Request:
Extract exactly the run of lines starting at the line that holds "if empty is" and ending at the line that holds "obj.parent = empty", both included.

Given material:
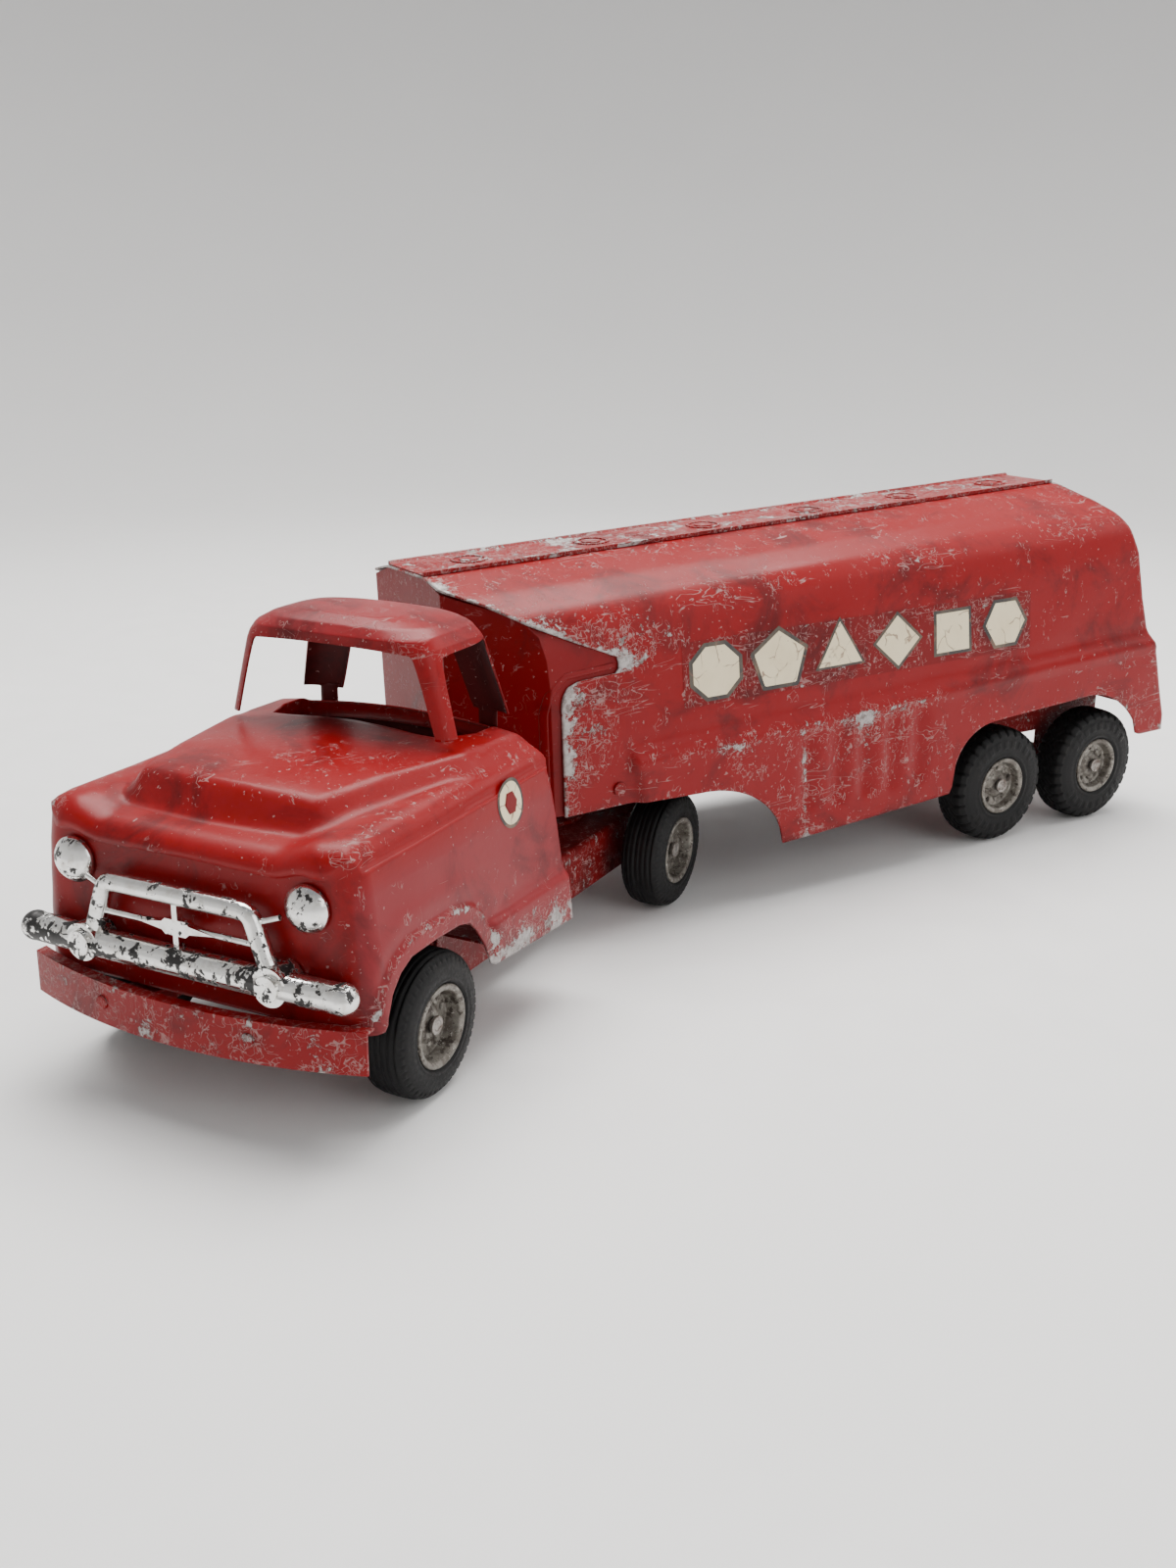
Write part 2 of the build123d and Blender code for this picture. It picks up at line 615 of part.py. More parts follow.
STEP_X = -14.0
TAIL_LOW_X = -369.0
with BuildPart() as tank_shell:
    add(extrude_section(tank_section(0), TAIL_LOW_X - 6.0, TANK_FRONT))
    add(extrude_section(skirt_section(0), TAIL_LOW_X - 6.0, STEP_X))
    add(extrude_section(tank_section(SHEET), TAIL_LOW_X - 8.0, TANK_FRONT + 2.0), mode=Mode.SUBTRACT)
    add(extrude_section(skirt_section(SHEET), TAIL_LOW_X - 8.0, STEP_X - SHEET), mode=Mode.SUBTRACT)
    # side outline: what stays of the sheet, seen from the side
    with BuildSketch(Plane.XZ):
        with BuildLine():
            # front edge, swept back over the nose, with a notch for the nose panel's tongue
            Polyline((TANK_TAIL, 180.0), (TANK_FRONT, 180.0), (TANK_FRONT, 161.0), (46.0, 155.5), (33.0, 147.5),
                     (16.0, 139.0), (-8.0, 128.4), (-8.5, 120.6), (13.0, 121.2), (18.5, 119.5), (21.5, 114.0),
                     (22.5, 92.0), (23.0, 61.6), (-10.0, 61.2), (-46.0, 58.8))
            # clearance over the drive wheels
            ThreePointArc((-46.0, 58.8), (-81.5, 44.3), (-96.3, SKIRT_Z - 0.5))
            Polyline((-96.3, SKIRT_Z - 0.5), (-206.5, SKIRT_Z + 1.2), (-208.0, 32.0))
            # long arch over the tandem wheels
            ThreePointArc((-208.0, 32.0), (-217.5, 49.0), (-236.0, 57.8))
            Line((-236.0, 57.8), (-306.0, 58.8))
            ThreePointArc((-306.0, 58.8), (-332.0, 49.5), (-343.5, 29.6))
            Polyline((-343.5, 29.6), (-362.0, 28.2), (-369.0, 33.0), (TAIL_LOW_X, 37.0), (-358.0, 77.0),
                     (-352.5, 90.0), (-348.5, 106.0), (-345.5, 130.0), (-340.0, 146.0), (-331.5, 159.5),
                     (TANK_TAIL, 180.0))
        make_face()
    extrude(amount=90.0, both=True, mode=Mode.INTERSECT)
    # screw holes at the nose and the two pairs of plain holes over the tandem wheels
    with BuildSketch(Plane.XZ):
        with Locations((-5.5, 69.0)):
            Circle(1.6)
        with Locations((-240.0, 65.3), (-312.0, 65.3)):
            Circle(1.5)
    extrude(amount=90.0, both=True, mode=Mode.SUBTRACT)
save(tank_shell.part, "tank_shell", RAKED)

# ---- catwalk: a strip with raised edges and six round hatches, on top of the shell ----
HATCHES = 6
with BuildPart() as catwalk:
    with BuildSketch(Plane.YZ.offset(TANK_TAIL + 2.0)):
        with BuildLine():
            Polyline(*mirrored([
                (CATWALK_HALF - 0.5, TANK_TOP),
                (CATWALK_HALF - 0.5, TANK_TOP + 1.9),
                (CATWALK_HALF - 1.5, TANK_TOP + 1.9),
                (CATWALK_HALF - 2.6, TANK_TOP + 0.8),
            ]), close=True)
        make_face()
    extrude(amount=TANK_FRONT - TANK_TAIL - 3.0)
    hatch_pitch = (TANK_FRONT - TANK_TAIL) / HATCHES
    with BuildSketch(Plane.XY.offset(TANK_TOP + 0.6)):
        with Locations(((TANK_FRONT + TANK_TAIL) / 2, 0)):
            with GridLocations(hatch_pitch, 1, HATCHES, 1):
                Circle(8.5)
                Circle(7.0, mode=Mode.SUBTRACT)
                Circle(4.5)
    extrude(amount=0.9)
save(catwalk.part, "catwalk", RAKED)


# ---- nose panel: faceted sheet inside the shell's front edge ----
def nose_plan(inset):
    """Plan of the nose as (x, y): a flat front and swept-back cheeks that run on inside the shell."""
    front = TANK_FRONT - 1.0 - inset
    side = SIDE_HALF - SHEET - 0.1 - inset
    return [
        (-24.0, side),
        (18.0, side),
        (26.0 - inset * 0.5, side - 2.0),
        (front, 31.0 - inset * 0.5),
        (front, -31.0 + inset * 0.5),
        (26.0 - inset * 0.5, 2.0 - side),
        (18.0, -side),
        (-24.0, -side),
    ]


with BuildPart() as nose_panel:
    with BuildSketch(Plane.XY.offset(61.6)):
        with BuildLine():
            Polyline(*nose_plan(0), close=True)
        make_face()
    extrude(amount=120.0)
    add(extrude_section(tank_section(SHEET + 0.15), -30.0, TANK_FRONT + 4.0), mode=Mode.INTERSECT)
    with BuildPart(mode=Mode.SUBTRACT):
        with BuildSketch(Plane.XY.offset(50.0)):
            with BuildLine():
                Polyline(*nose_plan(SHEET), close=True)
            make_face()
        extrude(amount=150.0)
        add(extrude_section(tank_section(2 * SHEET + 0.15), -40.0, TANK_FRONT + 4.0), mode=Mode.INTERSECT)
    # below the tongue the cheeks end behind the shell's front edge
    with BuildSketch(Plane.XZ):
        with Locations((-14.0, 85.0)):
            Rectangle(44.0, 60.0)
    extrude(amount=90.0, both=True, mode=Mode.SUBTRACT)
save(nose_panel.part, "nose_panel", RAKED)

# ---- rear panel: flat sheet set just inside the tail, sloping with it ----
with BuildPart() as rear_panel:
    with BuildSketch(Plane.XZ):
        with BuildLine():
            Polyline((-364.5, 40.0), (-354.0, 78.0), (-348.5, 91.0), (-344.5, 106.0), (-341.5, 130.0),
                     (-336.0, 145.5), (-328.0, 159.5), (-327.0, 159.0), (-335.1, 145.0), (-340.5, 129.8),
                     (-343.5, 105.9), (-347.5, 90.6), (-353.0, 77.6), (-363.5, 39.6), close=True)
        make_face()
    extrude(amount=SKIRT_HALF - SHEET - 0.15, both=True)
    with BuildPart(mode=Mode.INTERSECT):
        add(extrude_section(tank_section(SHEET + 0.15), TAIL_LOW_X - 4.0, -320.0))
        add(extrude_section(skirt_section(SHEET + 0.15), TAIL_LOW_X - 4.0, -320.0))
save(rear_panel.part, "rear_panel", RAKED)

# ---- front bolster: the cross plate behind the nose that carries the king pin ----
BOLSTER_Z = 63.5
SCREW_X = -5.2
SCREW_Z = 69.25
BOLSTER_HALF = SIDE_HALF - SHEET - 1.6
with BuildPart() as front_bolster:
    with BuildSketch(Plane.XY.offset(BOLSTER_Z)):
        with Locations((-5.0, 0)):
            Rectangle(40.0, 2 * BOLSTER_HALF)
        Circle(KING_PIN_R, mode=Mode.SUBTRACT)
    extrude(amount=SHEET)
    for side in (1, -1):
        with BuildSketch(Plane.XZ.offset(-side * BOLSTER_HALF)):
            with Locations((SCREW_X, BOLSTER_Z + 6.5)):
                Rectangle(30.0, 13.0)
            with Locations((SCREW_X, SCREW_Z)):
                Circle(1.5, mode=Mode.SUBTRACT)
        extrude(amount=side * SHEET)
save(front_bolster.part, "front_bolster")

CUP_BASE = FRAME_TOP + PLATE_T + 0.3
with BuildPart() as coupling_cup:
    with BuildSketch(Plane.XZ):
        with BuildLine():
            Polyline((KING_PIN_R, CUP_BASE), (18.0, CUP_BASE), (24.0, BOLSTER_Z - SHEET), (30.0, BOLSTER_Z - SHEET),
                     (30.0, BOLSTER_Z), (23.2, BOLSTER_Z), (17.2, CUP_BASE + SHEET), (KING_PIN_R, CUP_BASE + SHEET),
                     close=True)
        make_face()
    revolve(axis=Axis.Z)
save(coupling_cup.part, "coupling_cup")

with BuildPart() as king_pin:
    with BuildSketch(Plane.XY.offset(FRAME_TOP - 8.0)):
        Circle(KING_PIN_R)
    extrude(amount=BOLSTER_Z + SHEET + 1.0 - (FRAME_TOP - 8.0))
    with BuildSketch(Plane.XY.offset(BOLSTER_Z + SHEET)):
        Circle(KING_PIN_R + 3.0)
    extrude(amount=1.6)
save(king_pin.part, "king_pin")

with BuildPart() as king_pin_clip:
    with BuildSketch(Plane.XY.offset(FRAME_TOP - 4.5)):
        Circle(9.0)
        Circle(KING_PIN_R, mode=Mode.SUBTRACT)
    extrude(amount=1.2)
save(king_pin_clip.part, "king_pin_clip")

with BuildPart() as shell_screws:
    for side in (1, -1):
        with BuildSketch(Plane.XZ.offset(-side * (SIDE_HALF + 0.2))):
            with Locations((SCREW_X, SCREW_Z)):
                Circle(3.0)
        extrude(amount=-side * 1.1)
        with BuildSketch(Plane.XZ.offset(-side * (SIDE_HALF + 0.2))):
            with Locations((SCREW_X, SCREW_Z)):
                Circle(1.4)
        extrude(amount=side * 4.5)
save(shell_screws.part, "shell_screws")

# ---- tandem bracket: an inverted channel under the tank that holds both axles ----
BRACKET_HALF = 40.0
BRACKET_TOP = 68.0
with BuildPart() as tandem_bracket:
    with BuildSketch(Plane.XZ):
        with BuildLine():
            Polyline((-352.0, BRACKET_TOP), (-352.0, 46.0), (-338.0, 22.0), (-236.0, 22.0), (-222.0, 46.0),
                     (-222.0, BRACKET_TOP), close=True)
        make_face()
        with Locations((-286.4, 34.0)):
            Rectangle(36.0, 26.0, mode=Mode.SUBTRACT)
    extrude(amount=BRACKET_HALF, both=True)
    with BuildSketch(Plane.XZ):
        with Locations((-287.0, BRACKET_TOP - SHEET - 30.0)):
            Rectangle(140.0, 60.0)
    extrude(amount=BRACKET_HALF - SHEET, both=True, mode=Mode.SUBTRACT)
    with BuildSketch(Plane.XZ):
        with Locations(*[(axle_x, TANDEM_TYRE_R) for axle_x in TANDEM_AXLE_X]):
            Circle(AXLE_R)
    extrude(amount=BRACKET_HALF + 1.0, both=True, mode=Mode.SUBTRACT)
save(tandem_bracket.part, "tandem_bracket")

# ---- two cross straps tie the tandem bracket to the skirt ----
STRAP_HALF = SKIRT_HALF - SHEET - 0.15
with BuildPart() as cross_straps:
    for strap_x in (-232.0, -345.0):
        with BuildSketch(Plane.YZ.offset(strap_x - 4.0)):
            with BuildLine():
                Polyline(*mirrored([
                    (BRACKET_HALF - 0.0, BRACKET_TOP),
                    (STRAP_HALF - SHEET, BRACKET_TOP + 8.0),
                    (STRAP_HALF - SHEET, BRACKET_TOP + 4.0),
                    (STRAP_HALF, BRACKET_TOP + 4.0),
                    (STRAP_HALF, BRACKET_TOP + 9.2),
                    (STRAP_HALF - SHEET, BRACKET_TOP + 9.2),
                    (BRACKET_HALF - 0.2, BRACKET_TOP + 1.2),
                ]), close=True)
            make_face()
        extrude(amount=8.0)
save(cross_straps.part, "cross_straps")
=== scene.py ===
import math

import bmesh
import bpy
import numpy as np
from mathutils import Matrix, Vector


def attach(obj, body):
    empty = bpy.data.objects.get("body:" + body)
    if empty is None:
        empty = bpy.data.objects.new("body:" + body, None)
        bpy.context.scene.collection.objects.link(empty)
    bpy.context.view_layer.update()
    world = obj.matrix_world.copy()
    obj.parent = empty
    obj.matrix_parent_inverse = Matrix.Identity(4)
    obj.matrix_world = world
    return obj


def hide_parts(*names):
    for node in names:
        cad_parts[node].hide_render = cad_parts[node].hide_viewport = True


bl_info = {
    "name": "Pressed-steel toy tanker",
    "version": (1, 0, 0),
    "blender": (4, 5, 0),
    "location": "View3D > Sidebar > Tanker",
    "description": "Finishes the packed toy tanker: worn enamel, plating, tyres, wheels, markings and a studio",
    "category": "Object",
}

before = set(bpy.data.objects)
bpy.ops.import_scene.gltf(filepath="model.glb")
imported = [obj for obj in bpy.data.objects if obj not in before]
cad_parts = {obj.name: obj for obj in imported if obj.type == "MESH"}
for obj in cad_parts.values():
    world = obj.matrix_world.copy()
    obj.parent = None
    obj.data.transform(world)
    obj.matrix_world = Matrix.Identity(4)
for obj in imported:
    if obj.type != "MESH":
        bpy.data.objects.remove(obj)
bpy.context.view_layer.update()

MM = 0.001
TRACTOR_YAW = math.radians(30.5)
TANK_RAKE = math.radians(2.7)
RAKE_HEIGHT = 62.0
# name, x of the axle, distance of the outer face from the middle, tyre radius, rim radius, on the tractor
# or not
WHEELS = (
    ("front", 196.6, 72.4, 27.6, 15.6, True),
    ("drive", -15.4, 72.4, 27.6, 15.6, True),
    ("tandem_front", -250.0, 68.4, 30.7, 14.8, False),
    ("tandem_rear", -322.9, 68.4, 30.7, 14.8, False),
)
TYRE_WIDTH = 19.5
SIDES = (("left", 1.0), ("right", -1.0))
SHEET = 0.9
TANK_HALF = 69.1
FLAT_CROWN_HALF = 18.0
CAB_NOSE = 242.2
CAB_LOW = 42.0
CAB_SHOULDER = 100.0
NOSE_START = 225.0
ROOF_CROWN = 162.2
WINDOW_HEAD = 152.6


# ---------------------------------------------------------------- placing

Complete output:
    if empty is None:
        empty = bpy.data.objects.new("body:" + body, None)
        bpy.context.scene.collection.objects.link(empty)
    bpy.context.view_layer.update()
    world = obj.matrix_world.copy()
    obj.parent = empty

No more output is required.